Detailed Description

Function Documentation

magma_dcustomspmv()

magma_int_t magma_dcustomspmv	(	magma_int_t	m,
		magma_int_t	n,
		double	alpha,
		double	beta,
		double *	x,
		double *	y,
		magma_queue_t	queue )

This is an interface to any custom sparse matrix vector product.

It should compute y = alpha*FUNCTION(x) + beta*y The vectors are located on the device, the scalars on the CPU.

Parameters

[in]	m	magma_int_t number of rows
[in]	n	magma_int_t number of columns
[in]	alpha	double scalar alpha
[in]	x	double * input vector x
[in]	beta	double scalar beta
[out]	y	double * output vector y
[in]	queue	magma_queue_t Queue to execute in.

magma_dge3pt()

magma_int_t magma_dge3pt	(	magma_int_t	m,
		magma_int_t	n,
		double	alpha,
		double	beta,
		magmaDouble_ptr	dx,
		magmaDouble_ptr	dy,
		magma_queue_t	queue )

This routine is a 3-pt-stencil operator derived from a FD-scheme in 2D with Dirichlet boundary.

It computes y_i = -2 x_i + x_{i-1} + x_{i+1}

Parameters

[in]	m	magma_int_t number of rows in x and y
[in]	n	magma_int_t number of columns in x and y
[in]	alpha	double scalar multiplier
[in]	beta	double scalar multiplier
[in]	dx	magmaDouble_ptr input vector x
[out]	dy	magmaDouble_ptr output vector y
[in]	queue	magma_queue_t Queue to execute in.

magma_dgeaxpy()

magma_int_t magma_dgeaxpy	(	double	alpha,
		magma_d_matrix	X,
		double	beta,
		magma_d_matrix *	Y,
		magma_queue_t	queue )

This routine computes Y = alpha * X + beta * Y on the GPU.

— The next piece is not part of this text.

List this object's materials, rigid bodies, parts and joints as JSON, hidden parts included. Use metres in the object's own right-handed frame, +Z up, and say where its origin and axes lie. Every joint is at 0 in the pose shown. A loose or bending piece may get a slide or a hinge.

The input format is magma_d_matrix. It can handle both, dense matrix (vector block) and CSR matrices. For the latter, it interfaces the cuSPARSE library.

Parameters

[in]	alpha	double scalar multiplier.
[in]	X	magma_d_matrix input/output matrix Y.
[in]	beta	double scalar multiplier.
[in,out]	Y	magma_d_matrix* input matrix X.
[in]	queue	magma_queue_t Queue to execute in.

magma_dgecsr5mv()

magma_int_t magma_dgecsr5mv	(	magma_trans_t	transA,
		magma_int_t	m,
		magma_int_t	n,
		magma_int_t	p,
		double	alpha,
		magma_int_t	sigma,
		magma_int_t	bit_y_offset,
		magma_int_t	bit_scansum_offset,
		magma_int_t	num_packet,
		magmaUIndex_ptr	dtile_ptr,
		magmaUIndex_ptr	dtile_desc,
		magmaIndex_ptr	dtile_desc_offset_ptr,
		magmaIndex_ptr	dtile_desc_offset,
		magmaDouble_ptr	dcalibrator,
		magma_int_t	tail_tile_start,
		magmaDouble_ptr	dval,
		magmaIndex_ptr	drowptr,
		magmaIndex_ptr	dcolind,
		magmaDouble_ptr	dx,
		double	beta,
		magmaDouble_ptr	dy,
		magma_queue_t	queue )

This routine computes y = alpha * A * x + beta * y on the GPU.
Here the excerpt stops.